I fail to see the mayor’s stance as unreasonable — and also think City Council would be well advised to adopt some form of the legislation being sponsored by Councilman Marty Jewell to create such a zone at Kanawha Plaza. That’s a change in local law worth fighting for, and there’s no indication that the Jones administration is going to stand in its way.
Once that’s accomplished, Occupy Richmond would be well served to stop viewing local government as the adversary and move on to bigger fish. A local activist movement that simply does battle with the mayor and city government just isn’t a threat to the larger-order status quo — at least not in Virginia.
A movement that instead finds creative ways to work with local government, the mayor and the significant number of his constituents who are poor, underemployed, and economically insecure on matters of shared concern, while also directly challenging the true sources of power in this region and state, is something else entirely. Corporate lobbyists have been practicing their own version of Occupy during sessions of the General Assembly for decades.
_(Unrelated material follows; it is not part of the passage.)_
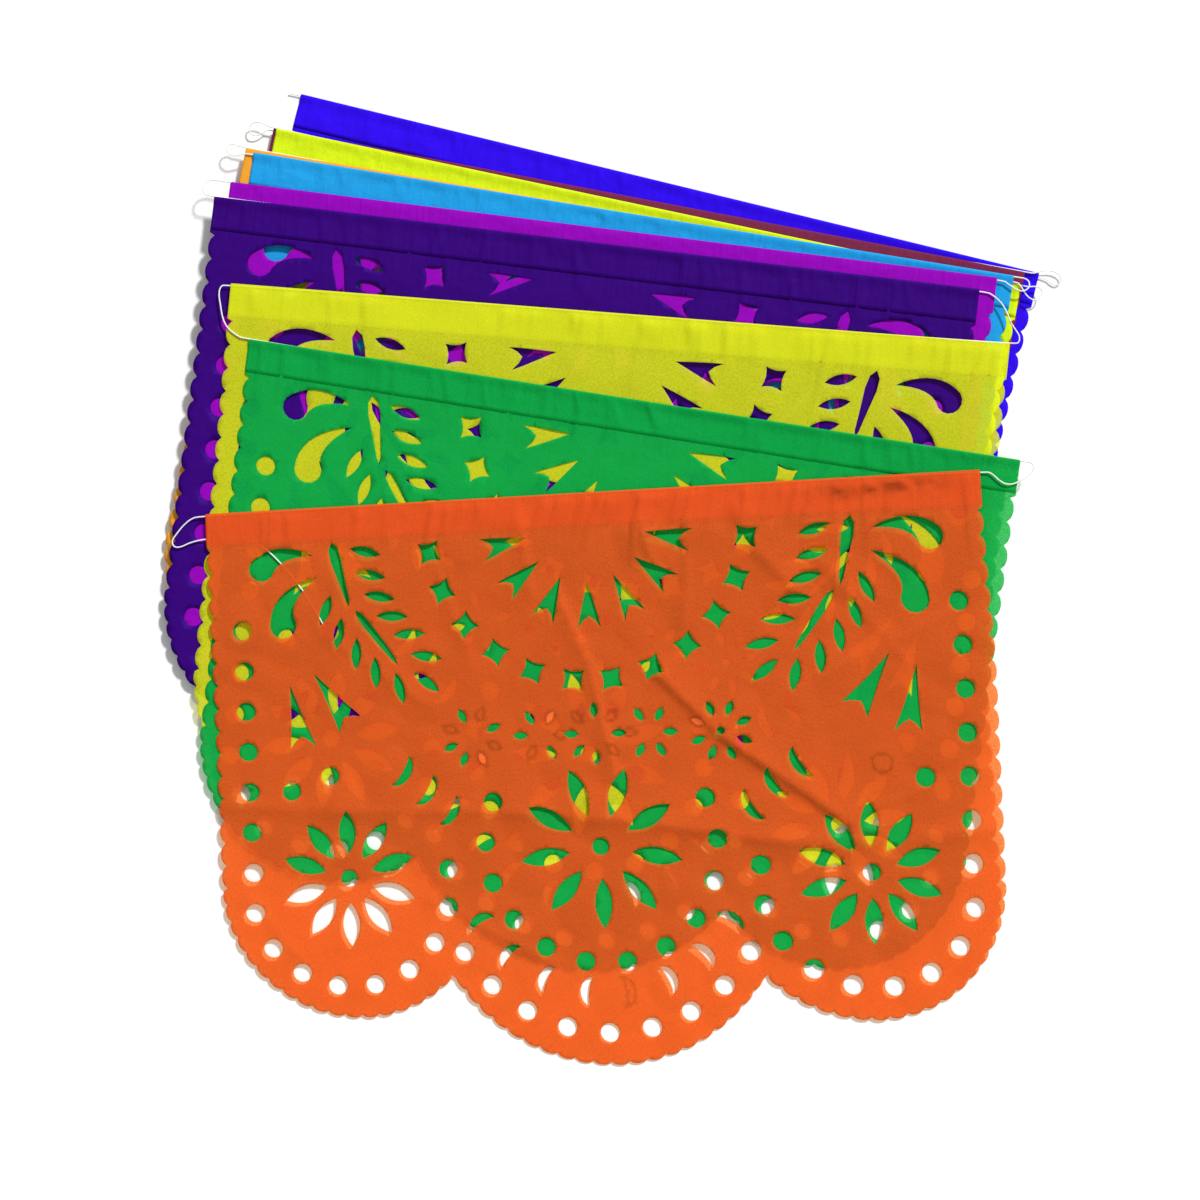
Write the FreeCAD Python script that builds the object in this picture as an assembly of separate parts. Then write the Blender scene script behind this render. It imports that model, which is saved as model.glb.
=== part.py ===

What if they found unexpected company in the halls of the Capitol in 2012?
Protest surely will have a continuing purpose in such a movement, but so too will constructive actions. In other cities, local government has played an important role in supporting community-oriented economic development as well as innovative, democratic enterprises such as cooperatives, worker-owned companies and community land trusts.
There’s room for a lot more of that here, and Occupy Richmond could be the catalyst to make it happen. But first it’s going to have to think through a little more carefully who its true friends and enemies are. In building an inclusive, enduring social movement that truly engages the 99 percent, picking the right targets is at least half the battle. S
Thad Williamson is an associate professor of leadership studies at the University of Richmond.
Opinions expressed are those of the writer and not necessarily those of Style Weekly.